**PROMPT:**
Write out, word for word, only the data from its first line to the line containing "[inner, high - 0.0004]]".

**DATASET SECTION:**

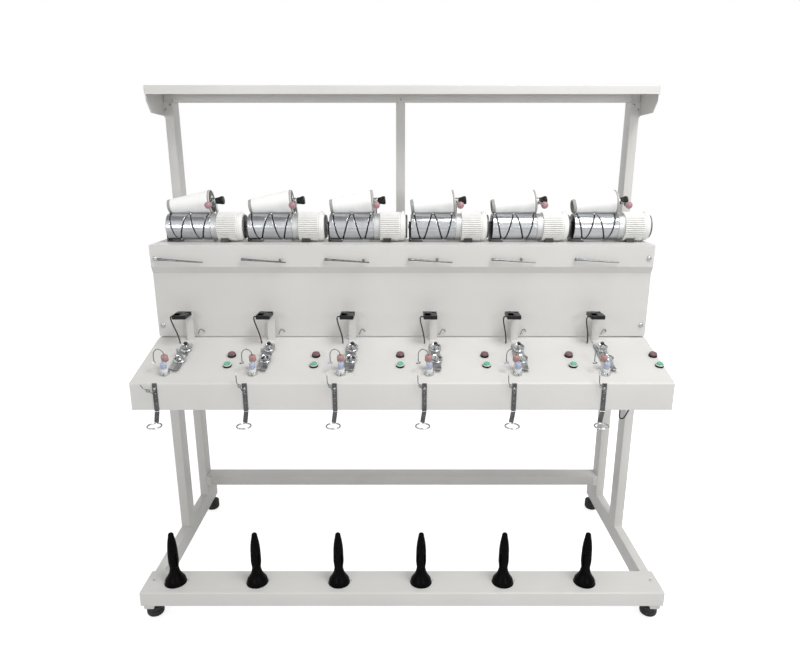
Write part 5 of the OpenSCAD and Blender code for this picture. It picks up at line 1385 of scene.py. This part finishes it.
for x, along in zip(HEAD_X, ROD_BALL_ALONG):
    ring_at, foot = (x + STRAP_X - RING_ASIDE, CONSOLE_FRONT - RING_R, RING_Z), np.array(ROD_FOOT)
    rings.append(turned(circle, ring_at, steps=72, closing="ring"))
    rods.append(turned(rod_profile, foot + (x, 0, 0), rod_axes, 24))
    rods.append(turned(ROD_PIN, foot + (x + ROD_PIN_X, 0, 0), THROUGH, 24))
    if along:
        rods.append(turned(rod_ball, foot + (x, 0, ROD_BALL_UP) + along * rod_way, steps=24))
piece("rings", rings, polished, "bright", "frame", "front_guides", sharp=50)
piece("guide_rods", rods, spring_wire, "bright", "frame", "front_guides", sharp=50)

# Push buttons. Each head has a green start button in a white bezel and, behind it on the slope, a
# brown stop button: moulded plastic in black collars, with the switches under the sheet.
BUTTON_X = 0.2775
START_S = 0.113
STOP_S = 0.185
BASE_R = 0.016
COLLAR_H = 0.0070
START_HOLE_R = 0.0124
STOP_HOLE_R = 0.0149
BEZEL_R = 0.0150
BEZEL_TOP = 0.0100
SWITCH_HALF = 0.014
SWITCH_Z = (-0.032, -0.0022)

# Moulded ABS for the caps, glossy and clear in colour, and for the bezels, a little duller; each
# is paler and darker in small patches where fingers have rubbed it
green_abs = worn_finish(
    "green_moulded_button", 0.008, 4.0, [(0.3, "#5FA886"), (0.7, "#73BA99")], 0.3)
brown_abs = worn_finish(
    "brown_moulded_button", 0.008, 4.0, [(0.3, "#694A4C"), (0.7, "#7B5A5D")], 0.3)
white_abs = worn_finish(
    "white_moulded_bezel", 0.008, 4.0, [(0.3, "#D2D2CE"), (0.7, "#E2E2DF")], 0.35)


def collar(inner, outer, low, high):
    """The closed section of a ring with a rounded upper edge."""
    return [[inner, low], [outer - 0.0004, low], [outer, low + 0.0004], [outer, high - 0.0015],
        [outer - 0.0005, high - 0.0005], [outer - 0.0015, high], [inner + 0.0004, high],
        [inner, high - 0.0004]]


def collars_at(s, *sizes):
    """A turned collar for every head, standing at the buttons' place s up the slope."""
    feet = (on_slope(x + BUTTON_X, s, 0.0) for x in HEAD_X)
    return [turned(collar(*sizes), foot, SLOPE_AXES, 48, "ring") for foot in feet]


def switch_block(x, s):
    """A small closed block under the console's sheet."""
    points, closing = rounded_box(
        (-SWITCH_HALF, -SWITCH_HALF, SWITCH_Z[0]),
        (SWITCH_HALF, SWITCH_HALF, SWITCH_Z[1]), 2, 0.002)
    return on_slope(points[..., 0] + x + BUTTON_X, points[..., 1] + s, points[..., 2]), closing


piece(
    "button_collars",
    collars_at(START_S, START_HOLE_R, BASE_R, 0.0, COLLAR_H)
    + collars_at(STOP_S, STOP_HOLE_R, BASE_R, 0.0, COLLAR_H)
    + [switch_block(x, s) for x in HEAD_X for s in (START_S, STOP_S)],
    black_abs, "black_rubber", "frame", "button_bases",
)
piece(
    "start_bezels", collars_at(START_S, START_HOLE_R, BEZEL_R, COLLAR_H, BEZEL_TOP),
    white_abs, "black_rubber", "frame", "button_bases")
start_cap = [[0.0005, 0.0055], [0.0118, 0.0055], [0.0120, 0.0060], [0.0118, 0.0125],
    [0.0112, 0.0140], [0.0100, 0.0146], [0.0080, 0.0143], [0.0005, 0.0139]]
stop_cap = [[0.0005, 0.0055], [0.0143, 0.0055], [0.0145, 0.0060], [0.0142, 0.0115],
    [0.0134, 0.0134], [0.0116, 0.0144], [0.0090, 0.0146], [0.0005, 0.0146]]
for k, x in enumerate(HEAD_X):
    for name, cap_profile, s, material, slot in (
        ("start", start_cap, START_S, green_abs, "green"),
        ("stop", stop_cap, STOP_S, brown_abs, "maroon"),
    ):
        button = f"{name}_button_{k + 1}"
        shell = turned(cap_profile, on_slope(x + BUTTON_X, s, 0.0), SLOPE_AXES, 48)
        piece(f"{name}_cap_{k + 1}", [shell], material, slot, button, button, sharp=45)

# Screws and bolts. Zinc-plated domed heads with a hexagon socket: panel bolts at both ends, creel
# shelf, gusset, centre post and strap screws.
BOLT_X = cover_x - 0.019
BOLT_Z = (1.100, 1.369)
BOLT_HEAD = (0.0095, 0.005)
SCREW_HEAD = (0.005, 0.0025)
GUSSET_SCREWS = (0.011, 0.030)
LAP_SCREW_UP = 0.010
TO_FRONT = np.array([[1, 0, 0], [0, 0, 1], [0, -1, 0]])


def socket_head(at, axes, radius, height):
    """A domed head: its outline is turned, with its middle sunk round for the socket."""
    dome = [[0.0003, 0.0], [radius, 0.0], [radius, height * 0.35], [radius * 0.93, height * 0.68],
        [radius * 0.78, height * 0.9], [radius * 0.60, height], [radius * 0.42, height],
        [radius * 0.36, height * 0.45], [0.0003, height * 0.4]]
    return turned(dome, at, axes, 36)


heads = []
for side in (-1, 1):
    heads.append(socket_head((side * BOLT_X, FLANGE_Y, BOLT_Z[1]), TO_FRONT, *BOLT_HEAD))
    heads.append(socket_head((side * BOLT_X, PANEL_Y, BOLT_Z[0]), TO_FRONT, *BOLT_HEAD))
    heads.append(socket_head((side * FOOT_X, HOLE_Y, top_z), np.eye(3), *SCREW_HEAD))
    for step in GUSSET_SCREWS:
        at = (side * (in_x + step), post_front - GUSSET_T, TOP_RAIL_Z - step)
        heads.append(socket_head(at, TO_FRONT, *SCREW_HEAD))
heads.append(
    socket_head((post_x, post_front - LAP_T, TOP_RAIL_Z + LAP_SCREW_UP), TO_FRONT, *SCREW_HEAD))
for x in HEAD_X:
    heads.append(socket_head((x + STRAP_X, STRAP_FACE, strap_screw_z), TO_FRONT, *SCREW_HEAD))
piece("screw_heads", heads, plated, "bright", "frame", "fasteners", sharp=40)

# Studio. A white floor that keeps the machine's shadow, a white surround that lights evenly and
# has a darker ceiling in polished metal, a soft lamp high above the operator's right and one on
# each side of the camera, about as high as it.
floor_mesh = bpy.data.meshes.new("floor")
floor_mesh.from_pydata([(-9, -9, 0), (9, -9, 0), (9, 9, 0), (-9, 9, 0)], [], [(0, 1, 2, 3)])
floor = bpy.data.objects.new("floor", floor_mesh)
bpy.context.scene.collection.objects.link(floor)
floor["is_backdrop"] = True
paper = empty_material("white_floor_paper")
rays = add(paper, "ShaderNodeLightPath", {}, "Is Camera Ray")
shiny = add(paper, "ShaderNodeLightPath", {}, "Is Glossy Ray")
clear = add(paper, "ShaderNodeLightPath", {}, "Is Transmission Ray")
seen = add(paper, "ShaderNodeMath", {"operation": "ADD", 0: rays, 1: clear, "use_clamp": True})
lift = add(paper, "ShaderNodeMath", {"operation": "MULTIPLY", 0: seen, 1: 0.72})
lift = add(paper, "ShaderNodeMath", {"operation": "MULTIPLY_ADD", 0: shiny, 1: 0.25, 2: lift})
lit = add(paper, "ShaderNodeBsdfDiffuse", {"Color": linear("#E4E4E4")})
glow = add(paper, "ShaderNodeEmission", {"Color": (1.0, 1.0, 1.0, 1.0), "Strength": lift})
both = add(paper, "ShaderNodeAddShader", {0: lit, 1: glow})
add(paper, "ShaderNodeOutputMaterial", {"Surface": both})
floor_mesh.materials.append(paper)

world = bpy.data.worlds.new("white_surround")
bpy.context.scene.world = world
world.use_nodes = True
world.node_tree.nodes.clear()
rays = add(world, "ShaderNodeLightPath", {}, "Is Camera Ray")
shiny = add(world, "ShaderNodeLightPath", {}, "Is Glossy Ray")
clear = add(world, "ShaderNodeLightPath", {}, "Is Transmission Ray")
seen = add(world, "ShaderNodeMath", {"operation": "ADD", 0: rays, 1: shiny, "use_clamp": True})
seen = add(world, "ShaderNodeMath", {"operation": "ADD", 0: seen, 1: clear, "use_clamp": True})
way = add(world, "ShaderNodeTexCoord", {}, "Generated")
height = add(world, "ShaderNodeSeparateXYZ", {0: way}, "Z")
ceiling = add(
    world, "ShaderNodeMapRange",
    {"Value": height, "From Min": 0.65, "From Max": 0.90, "To Min": 1.0, "To Max": 0.35})
strength = add(world, "ShaderNodeMapRange", {"Value": seen, "To Min": 0.50, "To Max": ceiling})
surround = add(world, "ShaderNodeBackground", {"Color": (1.0, 1.0, 1.0, 1.0), "Strength": strength})
add(world, "ShaderNodeOutputWorld", {"Surface": surround})


def soft_lamp(name, place, aim, size, power):
    """A square soft lamp at a place, turned to shine at a point."""
    lamp = bpy.data.lights.new(name, "AREA")
    lamp.shape = "SQUARE"
    lamp.size = size
    lamp.energy = power
    made = bpy.data.objects.new(name, lamp)
    made.location = place
    made.rotation_euler = (Vector(aim) - Vector(place)).to_track_quat("-Z", "Y").to_euler()
    bpy.context.scene.collection.objects.link(made)


soft_lamp("upper_right", (1.5, -1.7, 4.6), (0.0, 0.0, 1.0), 2.0, 110)
for side in (-1, 1):
    soft_lamp("beside_camera", (side * 1.9, -3.2, 1.9), (0.0, 0.0, 1.1), 0.6, 14)
bpy.context.scene.view_settings.view_transform = "Standard"

boxes = {"cad": cad_box, "visual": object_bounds()}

**RESULT:**
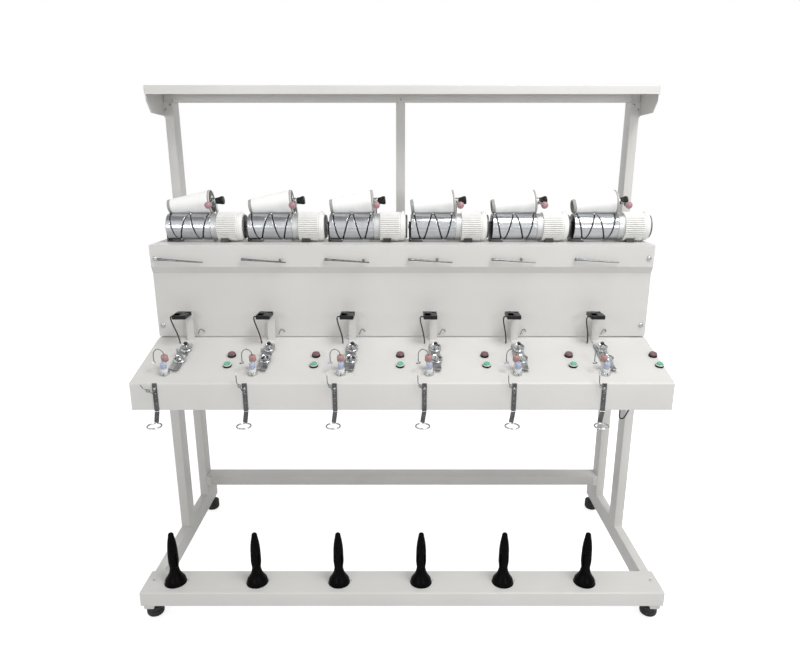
Write part 5 of the OpenSCAD and Blender code for this picture. It picks up at line 1385 of scene.py. This part finishes it.
for x, along in zip(HEAD_X, ROD_BALL_ALONG):
    ring_at, foot = (x + STRAP_X - RING_ASIDE, CONSOLE_FRONT - RING_R, RING_Z), np.array(ROD_FOOT)
    rings.append(turned(circle, ring_at, steps=72, closing="ring"))
    rods.append(turned(rod_profile, foot + (x, 0, 0), rod_axes, 24))
    rods.append(turned(ROD_PIN, foot + (x + ROD_PIN_X, 0, 0), THROUGH, 24))
    if along:
        rods.append(turned(rod_ball, foot + (x, 0, ROD_BALL_UP) + along * rod_way, steps=24))
piece("rings", rings, polished, "bright", "frame", "front_guides", sharp=50)
piece("guide_rods", rods, spring_wire, "bright", "frame", "front_guides", sharp=50)

# Push buttons. Each head has a green start button in a white bezel and, behind it on the slope, a
# brown stop button: moulded plastic in black collars, with the switches under the sheet.
BUTTON_X = 0.2775
START_S = 0.113
STOP_S = 0.185
BASE_R = 0.016
COLLAR_H = 0.0070
START_HOLE_R = 0.0124
STOP_HOLE_R = 0.0149
BEZEL_R = 0.0150
BEZEL_TOP = 0.0100
SWITCH_HALF = 0.014
SWITCH_Z = (-0.032, -0.0022)

# Moulded ABS for the caps, glossy and clear in colour, and for the bezels, a little duller; each
# is paler and darker in small patches where fingers have rubbed it
green_abs = worn_finish(
    "green_moulded_button", 0.008, 4.0, [(0.3, "#5FA886"), (0.7, "#73BA99")], 0.3)
brown_abs = worn_finish(
    "brown_moulded_button", 0.008, 4.0, [(0.3, "#694A4C"), (0.7, "#7B5A5D")], 0.3)
white_abs = worn_finish(
    "white_moulded_bezel", 0.008, 4.0, [(0.3, "#D2D2CE"), (0.7, "#E2E2DF")], 0.35)


def collar(inner, outer, low, high):
    """The closed section of a ring with a rounded upper edge."""
    return [[inner, low], [outer - 0.0004, low], [outer, low + 0.0004], [outer, high - 0.0015],
        [outer - 0.0005, high - 0.0005], [outer - 0.0015, high], [inner + 0.0004, high],
        [inner, high - 0.0004]]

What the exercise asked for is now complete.